William Wordsworth once wrote “To begin, begin”; three simple words that have tormented writers, students and procrastinators alike ever since. As November settles in, the struggle of beginning essays looms and some inspiration may be needed. Those writers who make it past the initial struggles of putting the pen to the page are a reminder that greatness can often await in literary first lines. Sometimes, the opening words of a book can say so much with so little, just like “Lolita, light of my life, fire of my loins. My sin, my soul. Lo-lee-ta.” And other times, they can leave you staring into the distance, wondering just what you are about to let yourself in for; like 1984’s “It was a bright cold day in April, and the clocks were striking thirteen.” 

“Those writers who make it past the initial struggles of putting the pen to the page are a reminder that greatness can often await in literary first lines.”

Other greats include Holden Caulfield’s beautifully bratty and concise rejection of the opening line subgenre in itself…“If you really want to hear about it, the first thing you’ll probably want to know is where I was born, and what my lousy childhood was like, and how my parents were occupied and all before they had me, and all that David Copperfield kind of crap, but I don’t feel like going into it, if you want to know the truth.” Whilst the statement that “All of this happened, more or less”, Kurt Vonnegut’s qualifier to Slaughterhouse Five expertly begins the moulding of reality and fiction into one entity that defines the novel. 

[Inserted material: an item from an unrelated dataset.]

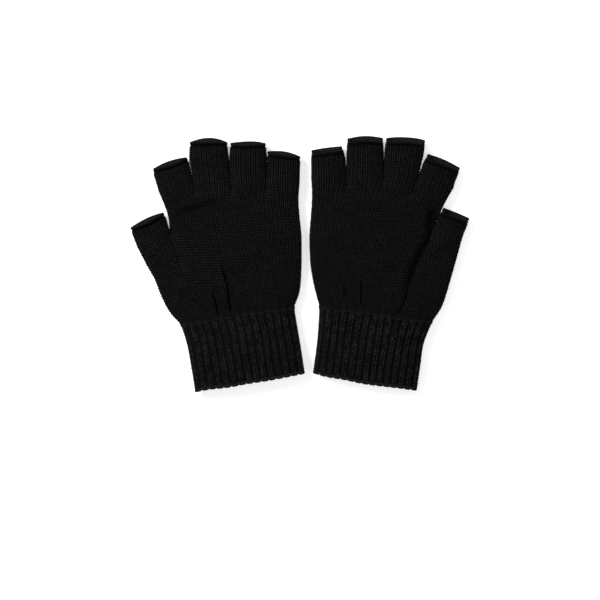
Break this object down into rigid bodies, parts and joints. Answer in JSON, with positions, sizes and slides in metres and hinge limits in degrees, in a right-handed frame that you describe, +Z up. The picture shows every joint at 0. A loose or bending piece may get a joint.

However, it is a truth universally acknowledged (in my mind at least), that the contest for the greatest opening line was won in 1813 with Austen’s inaugural statement in Pride and Prejudice: “…that a single man in possession of a good fortune, must be in want of a wife.” The magnitude of this opening line being capable of communicating not only the linguistic complexity of Austen’s genius, but the weight of her satire and wit on the society around her is a feat I feel that no one else could achieve in a mere 23 words. And if the somewhat mind-bending syntax of Austen’s opening lines are too much to aspire to this deadline season, there are always the words of Lizzie Benet’s modern protégé to fall back on: Bridget Jones’s opening promise that “I will not drink more than fourteen alcohol units a week” as an entirely more relevant objective.